Zuletzt: Das Argument, dass Russland und damit Wladimir Putin nach diesem Krieg immer noch da sein werden und man ja irgendwie miteinander weitermachen müsse. Zu sehr dürfe man Putin deshalb nicht verärgern.

Dieser Gedanke scheint auch in Paris die Politik zu beeinflussen. Deshalb auch die in Osteuropa für Verwunderung sorgende Telefondiplomatie von Scholz und Macron mit dem Kreml-Machthaber. Man dürfe Putin nicht „demütigen“, sagte Macron kürzlich.
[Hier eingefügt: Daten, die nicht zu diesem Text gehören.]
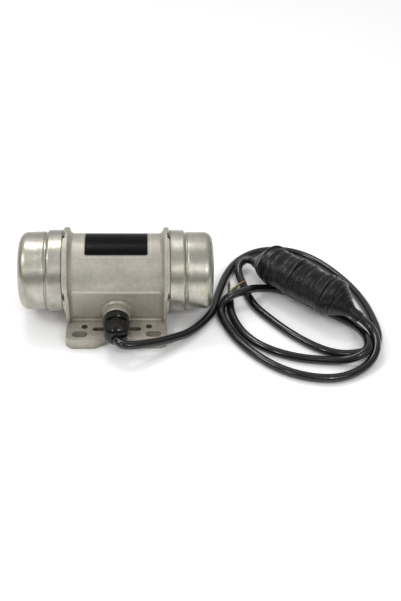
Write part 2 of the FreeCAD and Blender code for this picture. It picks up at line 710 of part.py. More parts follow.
# Cable gland: body screwed into the boss, rubber seal and dome nut
nut_from = collar_t + nut_gap
inner_end = seal_from + 4.0
gland_body = entry_spin([
    (-thread_l, thread_r - 3.8), (seal_from, thread_r - 3.8), (seal_from, seal_r), (inner_end, seal_r),
    (inner_end, thread_r), (-thread_l, thread_r),
])
collar = hexagon(collar_flats, V(0, -boss_face, entry_z), V(0, -1, 0), collar_t)
collar = collar.common(entry_spin([
    (0, 0), (0, collar_r - 0.6), (0.8, collar_r), (collar_t - 0.8, collar_r),
    (collar_t, collar_r - 0.8), (collar_t, 0),
]))
collar = collar.cut(Part.makeCylinder(thread_r - 1, 2 * collar_t, V(0, -boss_face + 1, entry_z),
                                      V(0, -1, 0)))
save(gland_body.fuse(collar).removeSplitter(), "gland_body")
grip_r = cable_r + grip_clear
mouth_r = grip_r + 1.05
seal_taper = gland_l - 5.0
save(entry_spin([(seal_from, grip_r), (gland_l, grip_r), (gland_l, mouth_r), (seal_taper, seal_r),
                 (seal_from, seal_r)]), "gland_seal")
nut_r = collar_r - 0.2
nut = hexagon(nut_flats, V(0, -boss_face - nut_from, entry_z), V(0, -1, 0), gland_l - nut_from)
nut = nut.common(entry_spin([
    (nut_from, 0), (nut_from, nut_r - 0.9), (nut_from + 0.8, nut_r), (gland_l - 8, nut_r),
    ((gland_l - 2.6, nut_r - 2.1), (gland_l, nut_r - 6.2)), (gland_l, 0),
]))
nut = nut.cut(entry_spin([
    (nut_from, 0), (nut_from, thread_r), (inner_end, thread_r), (inner_end, seal_r),
    (seal_taper, seal_r), (gland_l, mouth_r), (gland_l, 0),
]))
save(nut, "gland_nut")

# Leads, capacitor and its tape
save(tube(motor_points, cable_r, V(0, -boss_face + 5, entry_z)), "motor_lead")
save(tube(supply_points, cable_r), "supply_lead")
along = V(pack_right - pack_left).normalize()
pack_l = (pack_right - pack_left).Length
capacitor = Part.makeCylinder(pack_r - tape_t, pack_l - 2 * end_pad, pack_left + along * end_pad, along)
save(capacitor, "capacitor")


def circle_wire(centre, direction, radius):
    """Circle as a wire."""
    return Part.Wire(Part.makeCircle(radius, centre, direction))


nozzle_root = nozzle_tip - V(nozzle_way).normalize() * nozzle_l
wrap = Part.makeCylinder(pack_r, pack_l, pack_left, along)
left_cone = Part.makeLoft([circle_wire(pack_left, along, pack_r),
                           circle_wire(pack_left * 0.42 + nub_tip * 0.58, along, 2 * nub_r),
                           circle_wire(nub_tip, nub_way, nub_r)], True, True)
right_cone = Part.makeLoft([circle_wire(pack_right, along, pack_r),
                            circle_wire(nozzle_root, along, nozzle_r + 0.4)], True, True)
nozzle = Part.makeCylinder(nozzle_r, nozzle_l, nozzle_root, nozzle_way)
wrap = wrap.fuse([left_cone, right_cone, nozzle]).cut(capacitor).removeSplitter()
save(wrap, "capacitor_wrap")

# Bare supply cores that stand out of the lead's free end
for name, points in core_points.items():
    save(tube(points, core_r), name)
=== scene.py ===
import bisect
import math

import bmesh
import bpy
from bpy.props import FloatProperty, FloatVectorProperty, IntProperty, PointerProperty
from mathutils import Matrix, Vector, noise


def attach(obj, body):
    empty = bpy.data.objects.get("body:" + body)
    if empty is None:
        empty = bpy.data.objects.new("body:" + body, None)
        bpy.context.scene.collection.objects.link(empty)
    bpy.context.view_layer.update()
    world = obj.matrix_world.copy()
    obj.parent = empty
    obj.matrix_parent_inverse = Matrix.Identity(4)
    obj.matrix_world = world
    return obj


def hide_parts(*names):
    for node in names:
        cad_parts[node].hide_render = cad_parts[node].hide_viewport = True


bl_info = {
    "name": "Vibration motor",
    "version": (1, 0, 0),
    "blender": (4, 5, 0),
    "location": "View3D > Sidebar > Vibration motor",
    "description": "Finishes, leads, tape wrap and studio for the vibration motor",
    "category": "Object",
}

# Metres. X runs along the shaft, Z is up, the front with the cable entry faces -Y.
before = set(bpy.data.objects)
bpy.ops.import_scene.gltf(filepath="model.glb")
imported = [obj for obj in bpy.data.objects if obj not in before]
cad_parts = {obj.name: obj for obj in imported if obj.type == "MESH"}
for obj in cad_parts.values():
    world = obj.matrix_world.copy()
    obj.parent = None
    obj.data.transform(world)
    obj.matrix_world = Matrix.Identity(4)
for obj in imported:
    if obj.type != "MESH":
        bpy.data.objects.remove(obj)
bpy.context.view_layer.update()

SHAFT_HEIGHT = 0.0435
FRAME_BODY = "motor_frame"

# The cast ridge on the front and back walls: its half length, half the width inside it, and the
# heights of its crest, with a painted highlight, and of the band under it, with painted shade, from
# the shaft
RIDGE_LONG = 0.0400
RIDGE_OUT = 0.0344
RIDGE_CREST = 0.0018
RIDGE_UNDER = -0.0010

# Where the outer half of the flanges, with the pry notches, starts; no painted shade is put there
RIM_START = 0.0457

# Control points of the two leads, as in the solid model but for small moves at their ends
MOTOR_LEAD = (
    (0, -0.0655, 0.021), (0, -0.074, 0.021), (0.0056, -0.0796, 0.0207), (0.0144, -0.0793, 0.0192),
    (0.026, -0.0745, 0.017), (0.0385, -0.0683, 0.0136), (0.053, -0.0587, 0.0097),
    (0.0689, -0.0465, 0.0059), (0.0837, -0.028, 0.0042), (0.093, -0.0116, 0.004),
    (0.0968, 0.0055, 0.004), (0.1027, 0.0253, 0.004), (0.1087, 0.0428, 0.004),
    (0.1174, 0.0598, 0.004), (0.1298, 0.0742, 0.004), (0.146, 0.0842, 0.004),
    (0.165, 0.087, 0.004), (0.1845, 0.083, 0.004), (0.203, 0.071, 0.004),
    (0.2205, 0.049, 0.004), (0.235, 0.0225, 0.004), (0.2432, -0.0017, 0.004),
    (0.247, -0.0254, 0.004), (0.2482, -0.046, 0.004), (0.245, -0.0615, 0.004),
    (0.235, -0.0715, 0.004), (0.220, -0.076, 0.004), (0.205, -0.076, 0.004),
    (0.1905, -0.070, 0.004), (0.1748, -0.058, 0.004), (0.1593, -0.042, 0.004),
    (0.1458, -0.0246, 0.004), (0.1342, -0.0078, 0.004), (0.1279, 0.011, 0.004),
    (0.1248, 0.030, 0.004), (0.1218, 0.0435, 0.0054), (0.1224, 0.0532, 0.0082),
    (0.1278, 0.0594, 0.0108), (0.1346, 0.060, 0.012), (0.1411, 0.0506, 0.0126),
)
SUPPLY_LEAD = (
    (0.2268, -0.0408, 0.0202), (0.2355, -0.049, 0.0178), (0.240, -0.059, 0.0148),
    (0.2406, -0.0715, 0.0128), (0.2367, -0.0835, 0.0088), (0.2277, -0.0933, 0.005),
    (0.2122, -0.1035, 0.004), (0.194, -0.1085, 0.004), (0.1713, -0.1057, 0.004),
    (0.149, -0.096, 0.004), (0.1282, -0.0775, 0.004), (0.1126, -0.0562, 0.004),
    (0.1028, -0.034, 0.004), (0.0989, -0.016, 0.0048), (0.1024, -0.0053, 0.0098),
    (0.110, -0.0018, 0.0142), (0.120, 0.002, 0.015), (0.1325, 0.009, 0.0142),
    (0.146, 0.0176, 0.0072), (0.1595, 0.0213, 0.004), (0.174, 0.013, 0.004),
    (0.195, -0.007, 0.004), (0.213, -0.0215, 0.004), (0.226, -0.0345, 0.005),
    (0.231, -0.050, 0.0088), (0.2325, -0.065, 0.0135), (0.231, -0.079, 0.0147),
    (0.2215, -0.0864, 0.011), (0.2083, -0.0863, 0.0056), (0.1912, -0.0842, 0.004),
    (0.1688, -0.0812, 0.004), (0.147, -0.0729, 0.004), (0.1298, -0.061, 0.004),
    (0.1176, -0.0446, 0.004), (0.1108, -0.024, 0.004), (0.1090, -0.006, 0.004),
    (0.1102, 0.0085, 0.004),
)

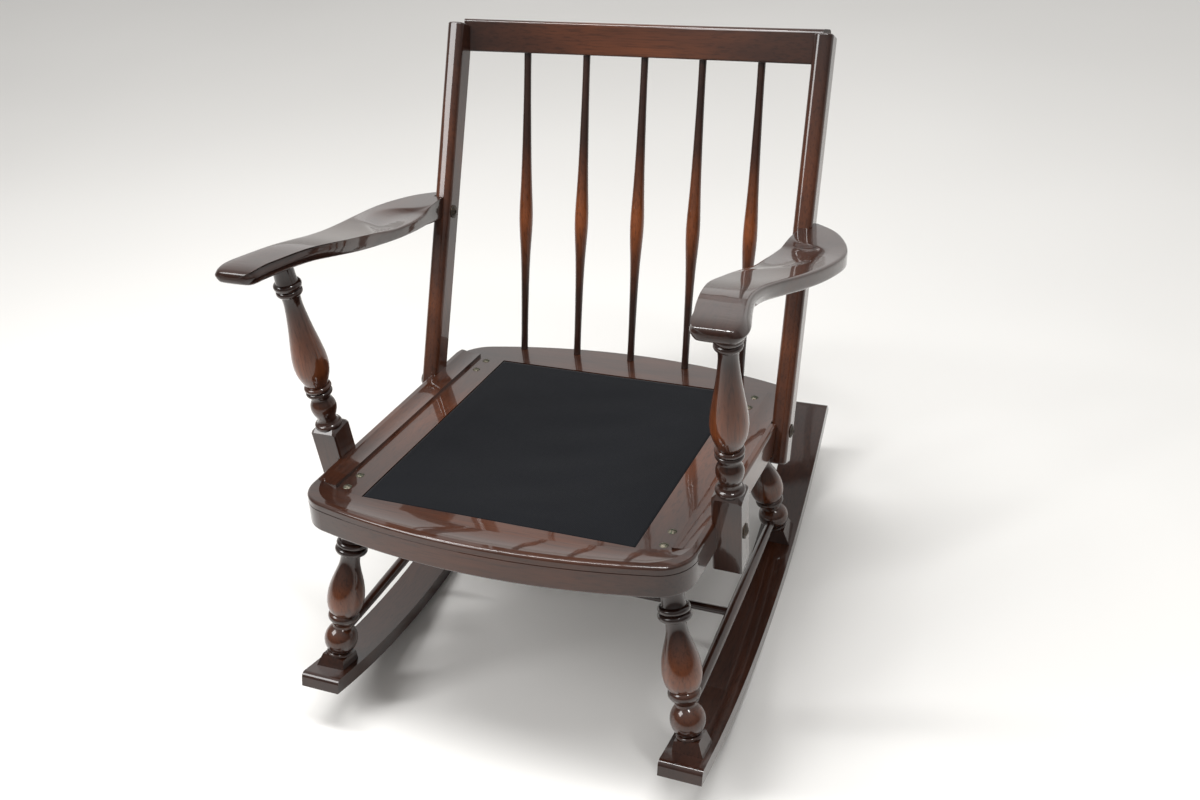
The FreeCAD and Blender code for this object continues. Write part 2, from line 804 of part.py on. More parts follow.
def arm_post(seat, arm):
    """Square block lapped over the seat's edge, with the turned part above it."""
    foot, head = arm_post_axis()
    length = (head - foot).Length
    half = block_size / 2
    box = block_edge_round(Part.makeBox(block_size, block_size, block_length, V(-half, -half, 0)))
    cap = frustum(block_size, 22.0, block_length, block_length + 7.0)
    dome = Part.makeSphere(30.0, V(0, 0, block_length - 19.0))
    box = box.fuse(cap).common(dome.fuse(Part.makeBox(80, 80, block_length - 4.0, V(-40, -40, 0))))
    body = placed(box.fuse(turning(arm_post_edges(length))), along(foot, head - foot))
    body = body.cut(seat).cut(Part.makeBox(200, 400, 400, V(block_lap - 200, -100, -200)))
    body = body.cut(arm)
    run = (head - foot).normalize()
    tenon = peg(head - run * 20.0, head + run * arm_post_tenon_length, arm_post_tenon_radius)
    return body.fuse(tenon).removeSplitter()


def arm_post_mortise():
    foot, head = arm_post_axis()
    run = (head - foot).normalize()
    return peg(head - run * 30.0, head + run * (arm_post_tenon_length + glue_gap),
               arm_post_tenon_radius + glue_gap)


# Arms
def arm_ring(y, inner, outer, top, thick, hollow):
    """Control points of one cross-section, outer underside first, going up and over to the inside."""
    low = top - thick
    soft = arm_front_soft * max(0.0, 1 - max(0.0, y) / arm_soft_until) * thick / arm_full_thick
    drop = soft * 0.6
    r = min(arm_edge_round + soft * 0.6, thick * 0.45, (outer - inner) * 0.3)
    wide = max(hollow, 2.0)
    sink = arm_hollow_depth * min(1.0, hollow / 50.0)
    rim_width = min(r, (outer - inner - wide - r) / 2)
    points = [
        (outer - r, low), (outer - soft, low + drop), (outer, low + r),
        (outer, top - r), (outer - soft, top - drop), (outer - r, top),
        (inner + wide + rim_width, top), (inner + wide, top - sink * 0.2),
        (inner + wide * 0.6, top - sink * 1.3), (inner + min(r, wide * 0.3), top - sink),
        (inner + soft, top - sink - drop), (inner, top - sink - r * 0.8),
        (inner, low + r), (inner + soft, low + drop), (inner + r, low),
    ]
    return [V(x, y, z) for x, z in points]


def arm(post):
    rings = [arm_ring(*station) for station in arm_stations]
    return control_loft(rings).cut(post)


# Fastenings
def slotted(head, radius, height):
    """Screwdriver slot across a domed head that faces up."""
    slot = Part.makeBox(2 * radius + 2, screw_slot, height,
                        V(-radius - 1, -screw_slot / 2, height * 0.45))
    return head.cut(slot)


def dome(radius, height):
    ball = (radius ** 2 + height ** 2) / (2 * height)
    cap = Part.makeSphere(ball, V(0, 0, height - ball))
    return cap.common(Part.makeCylinder(radius, height, V(0, 0, 0)))


def seat_screw(x, y):
    head = slotted(dome(seat_screw_head, seat_screw_dome), seat_screw_head, seat_screw_dome)
    shank = Part.makeCylinder(seat_screw_shank, -seat_screw_tip, V(0, 0, seat_screw_tip))
    screw = head.fuse(shank)
    screw.translate(V(x, y, 0))
    return screw


def seat_screw_hole(x, y):
    return Part.makeCylinder(seat_screw_shank + glue_gap, -seat_screw_tip + glue_gap + 1,
                             V(x, y, seat_screw_tip - glue_gap))


def bolt(length, plug):
    """Bolt along -z with a domed head and a washer that rests on z = 0."""
    washer = Part.makeCylinder(bolt_washer, bolt_washer_thick)
    head = dome(bolt_head, bolt_dome)
    head.translate(V(0, 0, bolt_washer_thick))
    shank = Part.makeCylinder(bolt_shank, length, V(0, 0, -length))
    head = head.cut(Part.makeCylinder(plug, bolt_dome, V(0, 0, bolt_washer_thick + bolt_dome * 0.35)))
    return washer.fuse(head).fuse(shank)


def bolt_set(surface_point, direction, length):
    """Bolt, its threaded sleeve, and the holes for both; direction points out of the wood."""
    place = along(surface_point, direction, V(0, 0, 1))
    solid = placed(bolt(length, 2.6), place)
    sleeve = Part.makeCylinder(insert_radius, insert_length, V(0, 0, -length))
    sleeve = sleeve.cut(Part.makeCylinder(bolt_shank + glue_gap, insert_length + 1, V(0, 0, -length)))
    sleeve_room = Part.makeCylinder(insert_radius + glue_gap, insert_length + 2 * glue_gap,
                                    V(0, 0, -length - glue_gap))
    shank_room = Part.makeCylinder(bolt_shank + glue_gap, length + glue_gap, V(0, 0, -length - glue_gap))
    return solid, placed(sleeve, place), placed(sleeve_room, place), placed(shank_room, place)


def seat_dowels():
    """Dowels square to the joint lines, two in each right-hand joint."""
    result = []
    for spots, front in ((front_dowels_at, True), (rear_dowels_at, False)):
        for x in spots:
            ahead = V(1, joint_y(x + 1, front) - joint_y(x, front), 0).normalize()
            across = V(-ahead.y, ahead.x, 0)
            middle = V(x, joint_y(x, front), dowel_height)
            result.append((middle - across * dowel_reach, middle + across * dowel_reach))
    return result


def rail_dowel():
    """Ends of the dowel driven from the top rail's back through its let-in end into the post."""
    reach = post_inner_half - post_toe_in + rail_lap / 2
    drop = rail_radius - math.sqrt(rail_radius ** 2 - reach ** 2)
    place = rail_placement()
    back = place.multVec(V(reach, -drop + rail_thick / 2 - rail_dowel_sunk, rail_dowel_height))
    front = place.multVec(V(reach, -drop - rail_thick / 2 - rail_dowel_past, rail_dowel_height))
    return front, back


# Assembly on the bench
def build():
    nodes = {}
    seat_raw, front_rail, rear_rail, side_rail = seat_rails()
    post_raw = post_blank()
    arm_solid = arm(post_raw)
    rail = top_rail()
    post = back_post().cut(rail)
    arm_post_solid = arm_post(seat_raw, arm_solid)
    arm_solid = arm_solid.cut(arm_post_mortise())
    side_rail = side_rail.cut(post_raw)
    foot = arm_post_axis()[0]
    block_face = foot.x + block_size / 2 + (arm_post_bolt_at[1] - foot.z) * arm_post_slope()
    post_face = post_inner_half + post_width
    bolts = {
        "arm_post_bolts": bolt_set(V(block_face, *arm_post_bolt_at), V(1, 0, 0),
                                   block_size + arm_post_bolt_reach),
        "back_post_bolts": bolt_set(V(post_face, *back_post_bolt_at), V(1, 0, 0),
                                    post_width + back_post_bolt_reach),
        "arm_bolts": bolt_set(V(post_inner_at(arm_bolt_at[1]), *arm_bolt_at), V(-1, 0, 0),
                              post_width + arm_bolt_reach),
    }
    for name in ("arm_post_bolts", "back_post_bolts"):
        _, _, sleeve_room, shank_room = bolts[name]
        side_rail = side_rail.cut(sleeve_room).cut(shank_room)
    arm_post_solid = arm_post_solid.cut(bolts["arm_post_bolts"][3])
    post = post.cut(bolts["back_post_bolts"][3]).cut(bolts["arm_bolts"][3])
    arm_solid = arm_solid.cut(bolts["arm_bolts"][2]).cut(bolts["arm_bolts"][3])
    dowel_front, dowel_back = rail_dowel()
    run = (dowel_back - dowel_front).normalize()
    drilled = peg(dowel_front - run * glue_gap, dowel_back + run * 10.0, rail_dowel_radius + glue_gap)
    post = post.cut(drilled)
    rail_pin = peg(dowel_front, dowel_back, rail_dowel_radius)
    for shape in both_sides(drilled).values():
        rail = rail.cut(shape)

    socket = side_stretcher_room()
    runner = rocker()
    screws, rocker_screws = [], []
    for name in legs:
        shape = leg(name).cut(socket)
        runner = runner.cut(leg_mortise(name))
        for x, y in seat_screw_at:
            shape = shape.cut(seat_screw_hole(x, y))
        low, high, head = rocker_screw_line(name)
        shape = shape.cut(peg(low, high, rocker_screw_shank + glue_gap))
        runner = runner.cut(peg(low, high, rocker_screw_shank + glue_gap)).cut(head["room"])
        rocker_screws.append(head["solid"])
        for side, solid in both_sides(shape).items():
            nodes["leg_%s_%s" % (name, side)] = solid
    for x, y in seat_screw_at:
        hole = seat_screw_hole(x, y)
        side_rail = side_rail.cut(hole)
        screws.append(seat_screw(x, y))

    pegs = []
    for start, end in seat_dowels():
        run = (end - start).normalize() * glue_gap
        room = peg(start - run, end + run, dowel_radius + glue_gap)
        side_rail = side_rail.cut(room)
        for shape in both_sides(room).values():
            front_rail = front_rail.cut(shape)
            rear_rail = rear_rail.cut(shape)
        pegs.append(peg(start, end, dowel_radius))

    for index in range(-2, 3):
        low, high = spindle_sockets(index)
        rear_rail = rear_rail.cut(low)
        rail = rail.cut(high)
        nodes["spindle_%d" % (index + 3)] = spindle(index)

    bar = side_stretcher().cut(cross_stretcher(glue_gap))
    nodes["cross_stretcher"] = cross_stretcher()
    nodes["seat_front_rail"] = front_rail
    nodes["seat_rear_rail"] = rear_rail
    nodes["top_rail"] = rail
    pairs = {
        "seat_side_rail": side_rail, "rocker": runner, "side_stretcher": bar, "back_post": post,
        "arm_post": arm_post_solid, "arm": arm_solid,
    }
    for name, shape in pairs.items():
        for side, solid in both_sides(shape).items():
            nodes["%s_%s" % (name, side)] = solid
    nodes.update(sling())
    groups = {
        "seat_screws": screws, "rocker_screws": rocker_screws, "seat_corner_dowels": pegs,
        "bolt_inserts": [parts[1] for parts in bolts.values()], "top_rail_dowels": [rail_pin],
    }
    for name, parts in bolts.items():
        groups[name] = [parts[0]]
    for name, solids in groups.items():
        mirrored = [both_sides(s)["left"] for s in solids]
        nodes[name] = Part.makeCompound(solids + mirrored)
    return nodes


def arm_post_slope():
    foot, head = arm_post_axis()
    return (head.x - foot.x) / (head.z - foot.z)


def post_inner_at(z):
    direction = post_direction()
    return post_inner_half + direction.x / direction.z * (z - post_foot[1])


def rocker_screw_line(part):
    """Countersunk screw up the leg's axis from the rocker's underside."""
    foot, head = leg_axis(part)
    run = (head - foot).normalize()
    start = foot - run * (rocker_thick - rocker_screw_sink)
    end = start + run * rocker_screw_length
    depth = rocker_screw_head - rocker_screw_shank
    cone = Part.makeCone(rocker_screw_head, rocker_screw_shank, depth, start, run)
    room = Part.makeCone(rocker_screw_head + glue_gap, rocker_screw_shank + glue_gap, depth, start, run)
    mouth = peg(start - run * 12.0, start, rocker_screw_head + glue_gap)
    solid = cone.fuse(peg(start, end, rocker_screw_shank))
    return start, end + run * glue_gap, {"solid": solid, "room": room.fuse(mouth)}


def sling():
    """Four slats on the ledges with the fabric stretched over them."""
    c = sling_clearance
    top = -fabric_sunk - fabric_thick
    low = -ledge_drop
    end = opening_depth - c

    def half(y):
        return opening_half(y) - c

    def plan(y1, y2, inner1, inner2):
        return [(inner1, y1), (half(y1), y1), (half(y2), y2), (inner2, y2)]

    w = slat_width
    slats = {
        "sling_slat_front": [(-half(c), c), (half(c), c), (half(c + w), c + w), (-half(c + w), c + w)],
        "sling_slat_rear": [(-half(end - w), end - w), (half(end - w), end - w),
                            (half(end), end), (-half(end), end)],
        "sling_slat_right": plan(c + w, end - w, half(c + w) - w, half(end - w) - w),
    }
    slats["sling_slat_left"] = [(-x, y) for x, y in slats["sling_slat_right"]]
    nodes = {name: prism(points, low, top) for name, points in slats.items()}
    cloth = [(-half(c), c), (half(c), c), (half(end), end), (-half(end), end)]
    nodes["seat_fabric"] = prism(cloth, top, top + fabric_thick)
    return nodes


# Standing the chair on the floor
def density(name):
    if name == "seat_fabric":
        return fabric_density
    if name.endswith(("screws", "bolts", "inserts")):
        return steel_density
    return wood_density


def balance(nodes):
    """Tilt that puts the centre of mass plumb above the floor's touch, and the centre it rolls about."""
    total, moment = 0.0, V(0, 0, 0)
    for name, shape in nodes.items():
        for solid in shape.Solids:
            mass = solid.Volume * density(name)
            total += mass
            moment += solid.CenterOfMass * mass
    centre = moment * (1 / total)
    print("mass kg", round(total, 2), "centre", [round(c, 1) for c in centre])
    for part in ("front", "rear"):
        pivot, _ = rocker_arc(part)
        tilt = math.degrees(math.atan2(centre.y - pivot.y, pivot.z - centre.z))
        if part == "rear" or tilt <= rest_tilt:
            return tilt, pivot


def stand(nodes):
    tilt, pivot = balance(nodes)
    print("tilt at rest", round(tilt, 2))
    box = FreeCAD.BoundBox()
    for shape in nodes.values():
        shape.rotate(pivot, V(1, 0, 0), -tilt)
        box.add(shape.optimalBoundingBox(False))
    middle = V((box.XMin + box.XMax) / 2, (box.YMin + box.YMax) / 2, box.ZMin)
    for shape in nodes.values():
        shape.translate(middle * -1)
    print("size", round(box.XLength, 1), round(box.YLength, 1), round(box.ZLength, 1))
    return nodes


def main():
    os.makedirs("parts", exist_ok=True)
    for name, shape in stand(build()).items():
        solids = len(shape.Solids)
        if solids == 1:
            shape = shape.Solids[0]
        state = "valid" if shape.isValid() else "NOT VALID"
        print(name, solids, round(shape.Volume / 1000, 2), "cm3", state)
        shape.exportStep("parts/%s.step" % name)


main()
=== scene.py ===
# %% [markdown]
# # The looks of a lacquered rocking chair
# The chair is a dark, very glossy wooden frame: turned legs on two curved rockers, S-shaped arms,
# five slender spindles and a black cloth sling in the seat. Its solids come from the workshop model.
# This lesson dresses them. The turnings get a lacquer with a sunburst of amber on their bellies, a
# woven cloth takes the place of the flat slab in the seat, and the screws get dull metal.

# %% Open the workshop model
import bpy
import math
from mathutils import Matrix, Vector


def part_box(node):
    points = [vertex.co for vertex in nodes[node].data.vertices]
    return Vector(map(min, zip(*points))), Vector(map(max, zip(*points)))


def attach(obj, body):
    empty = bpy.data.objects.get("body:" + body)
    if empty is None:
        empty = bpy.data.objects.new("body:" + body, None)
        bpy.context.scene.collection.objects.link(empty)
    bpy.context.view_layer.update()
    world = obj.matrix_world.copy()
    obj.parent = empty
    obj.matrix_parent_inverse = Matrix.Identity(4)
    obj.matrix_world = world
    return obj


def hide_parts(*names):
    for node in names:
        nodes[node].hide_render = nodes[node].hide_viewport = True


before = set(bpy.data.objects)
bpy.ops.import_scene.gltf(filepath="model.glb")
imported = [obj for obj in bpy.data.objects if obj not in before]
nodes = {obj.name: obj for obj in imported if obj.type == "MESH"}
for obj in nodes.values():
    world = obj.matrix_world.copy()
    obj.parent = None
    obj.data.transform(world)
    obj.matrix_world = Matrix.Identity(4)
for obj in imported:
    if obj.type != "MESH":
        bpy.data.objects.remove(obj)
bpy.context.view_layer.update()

# %% [markdown]
# ## The camera
# The eye stands in front of the chair, to its right and above it, and looks down at about 36 degrees.
# A camera can be placed by trial until the picture looks right, or solved from things whose directions
# are known. Here it was solved, from level lines and from points of the chair that exist on both
# sides. The picture is also rolled by about six degrees.

# %% What the picture tells about the eye
PICTURE_WIDTH = 1200.0
FOCAL_PIXELS = 1174.35
SENSOR_MM = 36.0
EYE = Vector((0.5741, -1.2101, 1.2760))
YAW, PITCH, ROLL = (math.radians(a) for a in (24.157, 35.568, -6.425))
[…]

Macron aber kann seinen Kritikern – anders als Scholz – entgegenhalten, das mächtige Artilleriesystem Caesar in die Ukraine geschickt zu haben. Dem Kanzler muss die Haubitzen-Lieferung jetzt also pünktlich gelingen.

Denn Stand heute kommen Scholz und Teile seiner Regierung (vornehmlich das Verteidigungsministerium) bei der Sache nicht gut weg: Entweder hat Olaf Scholz ein Glaubwürdigkeits- oder ein Kompetenzproblem. Fragt sich, was schlimmer ist.

Korrektur: Die mögliche Reichweite der Himars-Raketenwerfer wurde in einer früheren Version mit 100 Kilometer angegeben. Es sind aber mehrere hundert Kilometer. Wir bitten, diesen Fehler zu entschuldigen.